One clear search intent per cluster: Each cluster should satisfy one dominant search intent. If I see informational and transactional keywords mixed in a way that creates internal conflict (like “how to choose project management software” mixed with “buy project management software cheap”), I split the cluster. Trying to serve multiple conflicting intents on one page dilutes the content and hurts ranking stability.

Building the Content Brief

Once a cluster passes all my quality rules, I analyze what the top-ranking pages include, which keywords map naturally to H2 or H3 headings, and which keywords can be addressed contextually within paragraphs.

The final output is a content brief that includes the primary keyword, supporting keywords sorted by priority, a suggested heading structure, and internal linking opportunities. This brief then goes to a writer or gets used to optimize an existing page.

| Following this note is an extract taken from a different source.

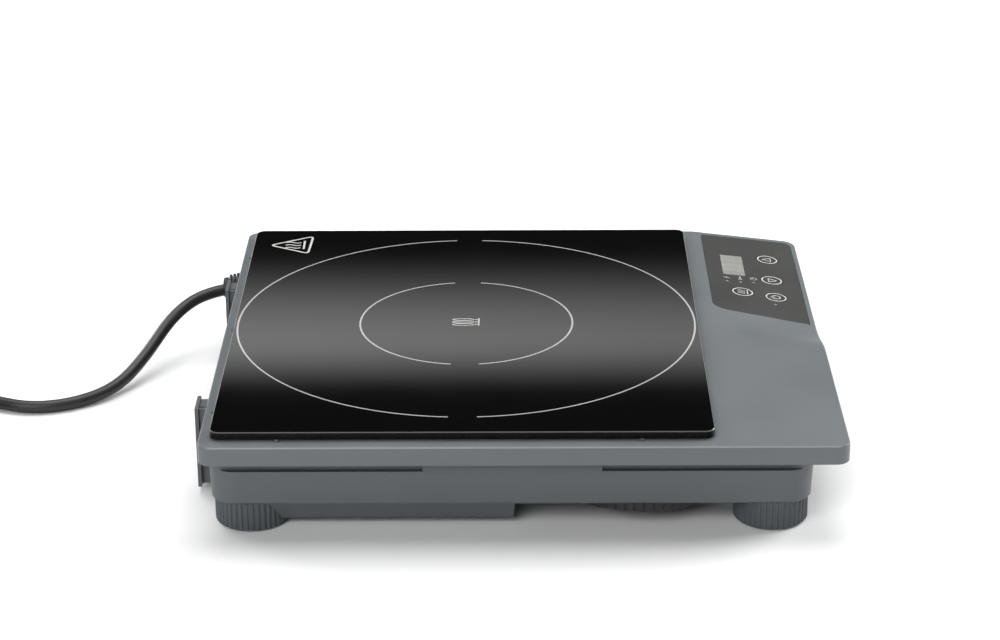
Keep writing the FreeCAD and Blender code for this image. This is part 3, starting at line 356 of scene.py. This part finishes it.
def on_console(spot):
    return CONSOLE_BACK + CONSOLE_TURN @ (Vector(spot) * MM)


def on_glass(spot):
    return Vector(spot) * MM


def circle(middle, radius, start=0, end=360, steps=48):
    """Points along a circle, or along the part of one between two angles."""
    count = max(3, round(steps * (end - start) / 360))
    turns = [math.radians(start + (end - start) * index / count) for index in range(count + 1)]
    return [(middle[0] + radius * math.cos(turn), middle[1] + radius * math.sin(turn)) for turn in turns]


def wave(start, end, swing, waves=1.0, steps=24):
    """Points along a wavy line."""
    way = Vector(end) - Vector(start)
    side = Vector((-way.y, way.x)).normalized()
    made = []
    for index in range(steps + 1):
        share = index / steps
        made.append(tuple(Vector(start) + way * share + side * swing * math.sin(share * waves * 2 * math.pi)))
    return made


def rounded(corners, radius, steps=6):
    """A closed outline with each corner rounded."""
    made = []
    for index, corner in enumerate(corners):
        before, here = Vector(corners[index - 1]), Vector(corner)
        after = Vector(corners[(index + 1) % len(corners)])
        into, out = (here - before).normalized(), (after - here).normalized()
        reach = radius * math.tan(into.angle(out) / 2)
        first, last = here - into * reach, here + out * reach
        for step in range(steps + 1):
            share = step / steps
            made.append(tuple(first * (1 - share) ** 2 + here * 2 * share * (1 - share) + last * share ** 2))
    return made


def line(points, width, closed=False):
    """The two sides of a line of that width through the points."""
    if closed and (Vector(points[0]) - Vector(points[-1])).length < 1e-6:
        points = points[:-1]
    count = len(points)
    left, right = [], []
    for index, point in enumerate(points):
        here = Vector(point)
        before = Vector(points[index - 1]) if closed or index else here
        after = Vector(points[(index + 1) % count]) if closed or index < count - 1 else here
        into = (here - before).normalized() if before != here else (after - here).normalized()
        out = (after - here).normalized() if after != here else into
        way = (into + out).normalized()
        side = Vector((-way.y, way.x))
        reach = width / 2 / max(0.4, side.dot(Vector((-into.y, into.x))))
        left.append(here + side * reach)
        right.append(here - side * reach)
    return left, right, closed


def print_lines(name, lines, place, level, material, body):
    """One piece made of printed lines: place turns a flat spot and a level into a point of the frame."""
    corners, faces = [], []
    for left, right, closed in lines:
        start = len(corners)
        for a, b in zip(left, right):
            for side, height in ((a, level), (b, level), (b, level + INK), (a, level + INK)):
                corners.append(place((side.x, side.y, height)))
        count = len(left)
        for index in range(count if closed else count - 1):
            here, there = start + 4 * index, start + 4 * ((index + 1) % count)
            for edge in range(4):
                following = (edge + 1) % 4
                faces.append((here + edge, here + following, there + following, there + edge))
        if not closed:
            last = start + 4 * (count - 1)
            faces.append((start + 3, start + 2, start + 1, start))
            faces.append((last, last + 1, last + 2, last + 3))
    mesh = bpy.data.meshes.new(name)
    mesh.from_pydata(corners, [], faces)
    mesh.materials.append(material)
    piece = bpy.data.objects.new(name, mesh)
    bpy.context.scene.collection.objects.link(piece)
    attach(piece, body)
    return piece


def key_sign(node, middle):
    """The lines inside a key's ring."""
    u, v = middle
    if node == "key_up":
        return [line(rounded([(u - 2.7, v - 1.9), (u + 2.7, v - 1.9), (u, v + 3.1)], 0.4), 0.55, True)]
    if node == "key_down":
        return [line(rounded([(u - 2.7, v + 1.9), (u, v - 3.1), (u + 2.7, v + 1.9)], 0.4), 0.55, True)]
    if node == "key_power":
        arc = circle((u, v), 2.5, 120, 420)
        return [line(arc, 0.6), line([(u, v + 0.6), (u, v + 3.4)], 0.6)]
    waves = [line(wave((u + shift, v - 1.6), (u + shift, v + 2.9), 0.45), 0.5) for shift in (-2.0, 0, 2.0)]
    return waves + [line([(u - 3.1, v - 2.9), (u + 3.1, v - 2.9)], 0.55)]


def make_key_signs():
    for node in ("key_up", "key_down", "key_function", "key_power"):
        u, v, top = console_spot(node)
        lines = [line(circle((u, v), 5.85), 0.72, True)] + key_sign(node, (u, v))
        print_lines(node + "_sign", lines, on_console, top, PRINT, node)


def make_film_signs():
    """The small signs beside the lights: heat, level and time."""
    top = console_spot("control_film")[2]
    bolt = [line([(85.6, -15.4), (83.9, -17.3), (85.5, -17.3), (83.6, -19.4)], 0.45)]
    probe = [line(circle((83.9, -25.6), 0.95, steps=20), 0.4, True),
             line([(84.9, -25.6), (88.2, -25.6)], 0.75)]
    clock = [line(circle((86.6, -33.6), 1.95, steps=28), 0.42, True),
             line([(86.6, -32.3), (86.6, -33.6), (87.6, -33.6)], 0.4)]
    print_lines("film_signs", bolt + probe + clock, on_console, top, GREY_PRINT, "housing")


LOOP_PITCH = 3.6
LOOP_HALF_WIDTH = 1.35
LOOP_HALF_LENGTH = 6.2
LOOP_STEPS = 40
ZONE_BAR = -7.1
WARM_CORNERS = [(138.1, 122.7), (123.2, 148.0), (109.1, 124.1)]
WARM_WAVES = (118.8, 123.2, 127.6)


def make_glass_signs():
    """The three heating loops in the middle of the zone, and the warm-surface sign by the far corner."""
    low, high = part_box("glass_plate")
    top = high.z / MM
    x, y = (low.x + high.x) / 2 / MM, (low.y + high.y) / 2 / MM
    lines = []
    for shift in (-LOOP_PITCH, 0, LOOP_PITCH):
        turns = [2 * math.pi * step / LOOP_STEPS for step in range(LOOP_STEPS)]
        loop = [(x + shift + LOOP_HALF_WIDTH * math.sin(turn), y + 1.6 + LOOP_HALF_LENGTH * math.cos(turn))
                for turn in turns]
        lines.append(line(loop, 0.55, True))
        lines.append(line([(x + shift, y - 4.2), (x + shift, y + ZONE_BAR)], 0.8))
    lines.append(line([(x - 5.3, y + ZONE_BAR), (x + 5.3, y + ZONE_BAR)], 0.7))
    warm = [line(rounded(WARM_CORNERS, 2.2), 1.3, True), line([(130.3, 127.4), (116.7, 127.3)], 1.2)]
    warm += [line(wave((across, 129.4), (across, 138.6), 0.9), 1.1) for across in WARM_WAVES]
    print_lines("warm_sign", warm, on_glass, top, GLASS_PRINT, "housing")
    print_lines("zone_sign", lines, on_glass, top, GLASS_PRINT, "housing")


make_key_signs()
make_film_signs()
make_glass_signs()


# ---- studio: a pale floor, soft light from above and behind, and a card that the glass mirrors

def area_light(name, place, aim, size, power):
    data = bpy.data.lights.new(name, "AREA")
    data.shape = "RECTANGLE"
    data.size, data.size_y = size
    data.energy = power
    light = bpy.data.objects.new(name, data)
    light.location = place
    light.rotation_euler = (Vector(aim) - Vector(place)).to_track_quat("-Z", "Y").to_euler()
    bpy.context.scene.collection.objects.link(light)


def plane(name, corners, material):
    mesh = bpy.data.meshes.new(name)
    mesh.from_pydata(corners, [], [(0, 1, 2, 3)])
    mesh.materials.append(material)
    made = bpy.data.objects.new(name, mesh)
    bpy.context.scene.collection.objects.link(made)
    return made


def floor_finish():
    shader = Shader("floor")
    patches = shader.noise(0.4)
    share = shader.between(0, 1, patches)
    shader.feed("Base Color", shader.blend((0.88, 0.88, 0.88, 1), (0.9, 0.9, 0.9, 1), share))
    shader.feed("Roughness", 0.9)
    shader.feed("Specular IOR Level", 0.2)
    return shader.material


def card_finish():
    """A soft band of light on a dark card, brightest near its middle and a little weaker towards the user."""
    shader = Shader("card")
    split = shader.add("ShaderNodeSeparateXYZ", {"Vector": shader.place}).outputs
    rise = shader.between(0, 1, split["Z"], 1.17, 1.35, True)
    fall = shader.between(1, 0, split["Z"], 1.345, 1.445, True)
    across = shader.between(0.72, 1, split["Y"], -0.7, 0.7, True)
    glow = shader.math("MULTIPLY", shader.math("MULTIPLY", rise, fall), across)
    light = shader.add("ShaderNodeEmission", {"Strength": shader.math("MULTIPLY_ADD", glow, 1.2, 0.013)})
    output = shader.tree.nodes["Material Output"]
    shader.tree.links.new(light.outputs[0], output.inputs["Surface"])
    return shader.material


def make_studio():
    reach = 12
    corners = [(-reach, -reach, 0), (reach, -reach, 0), (reach, reach, 0), (-reach, reach, 0)]
    plane("floor", corners, floor_finish())
    card = plane("card", [(3, -5, 0.3), (3, 5, 0.3), (3, 5, 2.6), (3, -5, 2.6)], card_finish())
    card.visible_camera = False
    card.visible_diffuse = False
    card.visible_shadow = False
    area_light("overhead", (0.5, 0.1, 1.9), (0.05, 0, 0), (1.6, 1.5), 36)
    area_light("near_fill", (-1.9, 0.9, 1.35), (0, 0, 0.03), (1.5, 1.1), 33)
    area_light("back_glow", (1.1, 1.3, 0.7), (0, 0.1, 0.05), (0.8, 0.6), 13)
    area_light("console_light", (0.9, -1.9, 1.0), (0, -0.1, 0.04), (1.7, 0.9), 60)
    world = bpy.data.worlds.new("studio")
    world.use_nodes = True
    world.node_tree.nodes["Background"].inputs["Color"].default_value = (0.95, 0.97, 1.0, 1)
    world.node_tree.nodes["Background"].inputs["Strength"].default_value = 0.09
    bpy.context.scene.world = world
    bpy.context.scene.view_settings.view_transform = "Standard"


make_studio()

Why This Workflow Actually Works

Most keyword research relies on assumptions about what Google wants. This approach flips that. It starts with what Google has already proven it wants by looking at what it’s already ranking.

SERPs define relevance. Ahrefs reveals keyword relationships that actually exist in the wild. ContentGecko validates intent overlap based on real SERP data, not algorithmic guesses.

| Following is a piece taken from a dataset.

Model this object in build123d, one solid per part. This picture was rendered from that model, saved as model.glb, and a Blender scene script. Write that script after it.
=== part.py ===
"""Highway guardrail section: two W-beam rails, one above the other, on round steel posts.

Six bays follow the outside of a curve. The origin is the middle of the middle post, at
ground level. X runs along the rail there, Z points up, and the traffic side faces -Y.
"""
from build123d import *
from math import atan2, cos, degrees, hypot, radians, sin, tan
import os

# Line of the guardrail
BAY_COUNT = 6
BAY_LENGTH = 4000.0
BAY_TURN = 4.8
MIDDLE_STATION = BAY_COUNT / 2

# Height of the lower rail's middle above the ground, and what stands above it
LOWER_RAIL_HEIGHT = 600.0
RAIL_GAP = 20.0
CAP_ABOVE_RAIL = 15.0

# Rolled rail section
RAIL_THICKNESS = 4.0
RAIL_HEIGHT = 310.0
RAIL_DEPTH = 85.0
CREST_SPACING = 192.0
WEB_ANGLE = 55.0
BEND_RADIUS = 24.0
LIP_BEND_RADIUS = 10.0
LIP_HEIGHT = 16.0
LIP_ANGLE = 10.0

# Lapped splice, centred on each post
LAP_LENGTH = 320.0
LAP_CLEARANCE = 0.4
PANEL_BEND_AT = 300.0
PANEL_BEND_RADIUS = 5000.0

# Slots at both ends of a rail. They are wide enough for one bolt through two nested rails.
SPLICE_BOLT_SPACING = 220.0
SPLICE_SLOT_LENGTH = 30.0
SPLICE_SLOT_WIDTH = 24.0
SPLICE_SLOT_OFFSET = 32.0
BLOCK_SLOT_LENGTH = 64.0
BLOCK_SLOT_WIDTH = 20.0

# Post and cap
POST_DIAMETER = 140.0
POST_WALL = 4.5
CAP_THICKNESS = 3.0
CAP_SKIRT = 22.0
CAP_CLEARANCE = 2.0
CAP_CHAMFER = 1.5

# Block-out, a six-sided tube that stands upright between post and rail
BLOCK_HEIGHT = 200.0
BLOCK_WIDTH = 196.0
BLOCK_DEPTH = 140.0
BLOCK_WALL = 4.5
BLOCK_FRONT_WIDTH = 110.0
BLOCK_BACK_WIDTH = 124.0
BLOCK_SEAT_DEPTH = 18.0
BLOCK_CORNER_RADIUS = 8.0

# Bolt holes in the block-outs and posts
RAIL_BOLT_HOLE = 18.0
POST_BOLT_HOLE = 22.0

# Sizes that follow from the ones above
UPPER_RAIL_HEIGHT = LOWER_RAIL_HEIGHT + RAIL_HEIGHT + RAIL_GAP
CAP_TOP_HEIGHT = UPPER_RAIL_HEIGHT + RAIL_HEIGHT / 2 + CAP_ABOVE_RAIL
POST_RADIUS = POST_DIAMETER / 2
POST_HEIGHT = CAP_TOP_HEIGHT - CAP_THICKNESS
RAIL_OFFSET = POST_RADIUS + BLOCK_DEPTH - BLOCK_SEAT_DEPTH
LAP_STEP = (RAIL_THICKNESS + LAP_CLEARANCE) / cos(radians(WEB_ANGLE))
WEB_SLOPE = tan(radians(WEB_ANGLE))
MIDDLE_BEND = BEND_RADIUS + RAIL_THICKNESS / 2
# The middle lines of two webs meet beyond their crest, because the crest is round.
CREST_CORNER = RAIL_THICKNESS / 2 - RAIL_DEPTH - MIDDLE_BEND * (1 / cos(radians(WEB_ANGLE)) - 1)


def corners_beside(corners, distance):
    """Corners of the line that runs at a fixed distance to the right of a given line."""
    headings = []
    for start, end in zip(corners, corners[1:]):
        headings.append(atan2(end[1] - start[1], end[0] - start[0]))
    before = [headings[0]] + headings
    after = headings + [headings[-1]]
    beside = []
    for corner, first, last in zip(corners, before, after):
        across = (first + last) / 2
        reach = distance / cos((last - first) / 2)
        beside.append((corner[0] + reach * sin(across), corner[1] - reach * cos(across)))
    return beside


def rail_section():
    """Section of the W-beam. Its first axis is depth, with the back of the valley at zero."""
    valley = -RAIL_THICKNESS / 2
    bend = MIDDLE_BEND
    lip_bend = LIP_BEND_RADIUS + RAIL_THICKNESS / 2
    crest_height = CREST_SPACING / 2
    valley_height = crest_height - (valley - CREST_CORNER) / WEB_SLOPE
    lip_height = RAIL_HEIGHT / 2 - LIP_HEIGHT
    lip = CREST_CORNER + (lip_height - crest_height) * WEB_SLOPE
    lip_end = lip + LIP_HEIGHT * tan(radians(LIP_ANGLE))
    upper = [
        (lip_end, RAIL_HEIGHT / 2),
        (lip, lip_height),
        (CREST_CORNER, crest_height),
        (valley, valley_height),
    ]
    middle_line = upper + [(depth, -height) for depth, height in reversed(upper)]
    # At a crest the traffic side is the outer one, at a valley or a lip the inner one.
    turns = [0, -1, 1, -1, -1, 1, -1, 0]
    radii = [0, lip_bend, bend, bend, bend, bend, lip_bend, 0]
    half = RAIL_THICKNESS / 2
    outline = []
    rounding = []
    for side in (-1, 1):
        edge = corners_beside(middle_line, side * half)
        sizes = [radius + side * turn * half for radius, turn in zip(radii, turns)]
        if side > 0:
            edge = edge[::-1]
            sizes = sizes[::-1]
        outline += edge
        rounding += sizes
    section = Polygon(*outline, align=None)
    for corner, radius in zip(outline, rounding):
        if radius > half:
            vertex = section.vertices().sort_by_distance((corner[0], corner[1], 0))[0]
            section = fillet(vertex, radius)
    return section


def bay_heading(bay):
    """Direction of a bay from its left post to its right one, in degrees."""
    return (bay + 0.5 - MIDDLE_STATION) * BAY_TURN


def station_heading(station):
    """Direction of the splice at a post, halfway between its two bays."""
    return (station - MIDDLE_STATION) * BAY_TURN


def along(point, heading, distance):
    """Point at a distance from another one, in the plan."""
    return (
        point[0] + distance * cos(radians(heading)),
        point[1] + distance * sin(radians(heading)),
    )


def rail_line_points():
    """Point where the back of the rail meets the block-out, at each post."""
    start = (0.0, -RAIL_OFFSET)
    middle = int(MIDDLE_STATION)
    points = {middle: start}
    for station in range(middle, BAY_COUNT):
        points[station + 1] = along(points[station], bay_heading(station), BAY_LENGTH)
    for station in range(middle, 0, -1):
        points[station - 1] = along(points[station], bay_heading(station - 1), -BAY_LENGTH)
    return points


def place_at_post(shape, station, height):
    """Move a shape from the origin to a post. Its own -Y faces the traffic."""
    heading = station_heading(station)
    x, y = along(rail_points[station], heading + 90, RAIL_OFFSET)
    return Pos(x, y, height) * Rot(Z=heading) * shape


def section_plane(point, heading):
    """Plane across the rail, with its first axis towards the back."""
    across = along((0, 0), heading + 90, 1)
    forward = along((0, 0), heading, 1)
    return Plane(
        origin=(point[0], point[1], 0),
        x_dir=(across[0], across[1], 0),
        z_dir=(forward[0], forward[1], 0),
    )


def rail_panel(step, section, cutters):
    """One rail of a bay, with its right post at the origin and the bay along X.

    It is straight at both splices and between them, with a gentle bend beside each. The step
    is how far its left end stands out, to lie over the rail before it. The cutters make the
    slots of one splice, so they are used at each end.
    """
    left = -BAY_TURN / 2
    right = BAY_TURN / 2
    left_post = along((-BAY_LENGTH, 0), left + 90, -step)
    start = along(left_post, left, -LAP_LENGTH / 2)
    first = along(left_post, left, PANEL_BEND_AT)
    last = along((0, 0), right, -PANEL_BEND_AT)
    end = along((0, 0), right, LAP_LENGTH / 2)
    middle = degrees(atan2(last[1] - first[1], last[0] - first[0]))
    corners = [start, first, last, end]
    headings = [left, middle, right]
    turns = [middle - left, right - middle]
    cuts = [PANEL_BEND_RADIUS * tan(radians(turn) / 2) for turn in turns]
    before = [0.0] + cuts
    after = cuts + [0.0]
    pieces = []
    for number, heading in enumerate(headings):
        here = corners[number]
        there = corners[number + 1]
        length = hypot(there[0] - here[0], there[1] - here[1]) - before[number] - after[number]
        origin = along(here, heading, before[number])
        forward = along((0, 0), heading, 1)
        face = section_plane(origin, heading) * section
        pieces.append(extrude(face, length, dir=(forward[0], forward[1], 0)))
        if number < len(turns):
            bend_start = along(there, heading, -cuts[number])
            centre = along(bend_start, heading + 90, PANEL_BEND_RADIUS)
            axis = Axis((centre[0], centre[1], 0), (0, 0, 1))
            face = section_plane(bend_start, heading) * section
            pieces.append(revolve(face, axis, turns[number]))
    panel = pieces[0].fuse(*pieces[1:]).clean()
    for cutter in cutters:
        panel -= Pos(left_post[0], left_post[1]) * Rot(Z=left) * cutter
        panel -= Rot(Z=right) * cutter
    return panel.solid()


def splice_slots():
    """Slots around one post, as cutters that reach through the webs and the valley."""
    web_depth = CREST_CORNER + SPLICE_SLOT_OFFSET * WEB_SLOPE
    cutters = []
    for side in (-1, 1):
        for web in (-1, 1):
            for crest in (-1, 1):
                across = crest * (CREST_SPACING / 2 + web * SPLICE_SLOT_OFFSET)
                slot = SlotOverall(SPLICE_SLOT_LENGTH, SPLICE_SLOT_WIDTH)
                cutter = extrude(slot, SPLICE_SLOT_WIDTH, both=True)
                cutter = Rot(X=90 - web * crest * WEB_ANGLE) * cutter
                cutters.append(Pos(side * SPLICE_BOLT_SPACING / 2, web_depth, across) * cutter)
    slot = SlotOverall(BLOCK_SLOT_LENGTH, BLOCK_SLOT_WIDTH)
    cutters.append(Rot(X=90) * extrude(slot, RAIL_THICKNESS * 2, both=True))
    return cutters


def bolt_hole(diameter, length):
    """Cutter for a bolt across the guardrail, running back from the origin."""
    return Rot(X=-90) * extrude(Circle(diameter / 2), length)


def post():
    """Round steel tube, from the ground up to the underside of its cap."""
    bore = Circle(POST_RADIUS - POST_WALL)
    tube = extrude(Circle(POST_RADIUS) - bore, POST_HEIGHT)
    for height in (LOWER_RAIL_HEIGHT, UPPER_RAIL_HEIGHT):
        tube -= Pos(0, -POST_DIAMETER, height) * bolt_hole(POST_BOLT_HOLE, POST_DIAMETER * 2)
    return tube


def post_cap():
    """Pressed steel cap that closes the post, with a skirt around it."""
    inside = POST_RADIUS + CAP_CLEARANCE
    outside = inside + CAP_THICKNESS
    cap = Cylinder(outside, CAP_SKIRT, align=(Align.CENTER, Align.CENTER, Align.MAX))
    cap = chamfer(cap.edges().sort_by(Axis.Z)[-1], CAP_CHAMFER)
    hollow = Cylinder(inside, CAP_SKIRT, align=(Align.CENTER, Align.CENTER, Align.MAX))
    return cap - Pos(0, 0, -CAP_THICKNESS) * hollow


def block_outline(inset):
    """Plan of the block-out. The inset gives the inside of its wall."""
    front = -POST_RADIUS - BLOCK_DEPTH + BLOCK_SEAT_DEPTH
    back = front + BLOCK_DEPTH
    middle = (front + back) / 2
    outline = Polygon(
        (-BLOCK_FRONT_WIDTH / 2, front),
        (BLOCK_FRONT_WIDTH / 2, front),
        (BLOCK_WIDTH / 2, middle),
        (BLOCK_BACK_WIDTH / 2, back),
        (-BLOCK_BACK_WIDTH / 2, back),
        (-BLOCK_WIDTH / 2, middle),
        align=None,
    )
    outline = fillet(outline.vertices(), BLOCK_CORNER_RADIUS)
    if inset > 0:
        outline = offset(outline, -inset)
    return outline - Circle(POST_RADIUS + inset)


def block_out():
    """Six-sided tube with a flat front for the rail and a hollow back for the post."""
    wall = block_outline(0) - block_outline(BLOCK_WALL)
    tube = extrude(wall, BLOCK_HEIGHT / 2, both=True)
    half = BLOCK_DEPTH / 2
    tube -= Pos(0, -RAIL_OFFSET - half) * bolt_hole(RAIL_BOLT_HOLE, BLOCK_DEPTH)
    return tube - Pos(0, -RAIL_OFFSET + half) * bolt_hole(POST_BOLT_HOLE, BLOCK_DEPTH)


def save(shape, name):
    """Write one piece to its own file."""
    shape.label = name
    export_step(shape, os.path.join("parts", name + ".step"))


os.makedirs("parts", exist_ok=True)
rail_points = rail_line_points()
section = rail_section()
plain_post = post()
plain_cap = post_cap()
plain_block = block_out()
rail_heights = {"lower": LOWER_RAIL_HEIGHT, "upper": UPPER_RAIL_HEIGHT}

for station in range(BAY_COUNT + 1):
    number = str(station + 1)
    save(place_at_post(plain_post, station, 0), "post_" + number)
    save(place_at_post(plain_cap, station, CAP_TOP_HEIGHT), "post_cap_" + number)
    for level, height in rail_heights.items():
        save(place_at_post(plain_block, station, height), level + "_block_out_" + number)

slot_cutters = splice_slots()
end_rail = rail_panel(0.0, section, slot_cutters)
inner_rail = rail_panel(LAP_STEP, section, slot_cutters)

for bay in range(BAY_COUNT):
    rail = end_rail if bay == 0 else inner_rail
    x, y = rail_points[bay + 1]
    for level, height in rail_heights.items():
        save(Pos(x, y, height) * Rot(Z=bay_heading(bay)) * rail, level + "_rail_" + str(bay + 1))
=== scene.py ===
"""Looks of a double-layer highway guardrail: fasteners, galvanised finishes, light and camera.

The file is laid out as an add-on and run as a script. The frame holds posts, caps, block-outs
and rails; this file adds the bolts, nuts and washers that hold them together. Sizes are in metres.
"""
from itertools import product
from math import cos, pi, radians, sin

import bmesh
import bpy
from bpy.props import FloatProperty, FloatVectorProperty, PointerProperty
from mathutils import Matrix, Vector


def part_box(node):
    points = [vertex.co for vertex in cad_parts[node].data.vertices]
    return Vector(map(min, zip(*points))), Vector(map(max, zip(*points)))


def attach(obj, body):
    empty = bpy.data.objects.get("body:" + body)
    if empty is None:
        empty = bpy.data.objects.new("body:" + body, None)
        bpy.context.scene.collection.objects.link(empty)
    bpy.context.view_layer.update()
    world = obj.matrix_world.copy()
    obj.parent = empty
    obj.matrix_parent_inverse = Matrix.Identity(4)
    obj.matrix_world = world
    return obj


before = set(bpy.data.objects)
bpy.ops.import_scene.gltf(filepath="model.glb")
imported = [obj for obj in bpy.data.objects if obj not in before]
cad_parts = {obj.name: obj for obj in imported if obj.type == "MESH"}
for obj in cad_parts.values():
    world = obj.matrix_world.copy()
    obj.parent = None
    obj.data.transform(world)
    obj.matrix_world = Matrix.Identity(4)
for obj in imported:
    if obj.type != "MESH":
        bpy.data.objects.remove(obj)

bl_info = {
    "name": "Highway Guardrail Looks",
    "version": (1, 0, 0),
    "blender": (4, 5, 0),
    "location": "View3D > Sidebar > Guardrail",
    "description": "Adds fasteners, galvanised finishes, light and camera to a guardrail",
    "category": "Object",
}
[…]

Instead of chasing individual keywords and hoping they rank, this system builds pages that align with how Google naturally groups queries. That’s why pages built this way tend to rank for 50, 100, or even 200+ related keywords instead of just one or two.

The Real Goal of Keyword Clustering

Keyword clustering isn’t about volume for the sake of volume. It’s about structure, intent alignment, and building content that matches how search engines understand topics. When you get clustering right, you stop creating dozens of thin pages targeting similar keywords and start creating fewer, stronger pages that dominate entire topic clusters.

This is the methodology I use at Proworks SEO to build topical authority and drive long-term organic growth. It’s repeatable, it’s scalable, and most importantly, it works because it’s grounded in real ranking data rather than assumptions about what might work.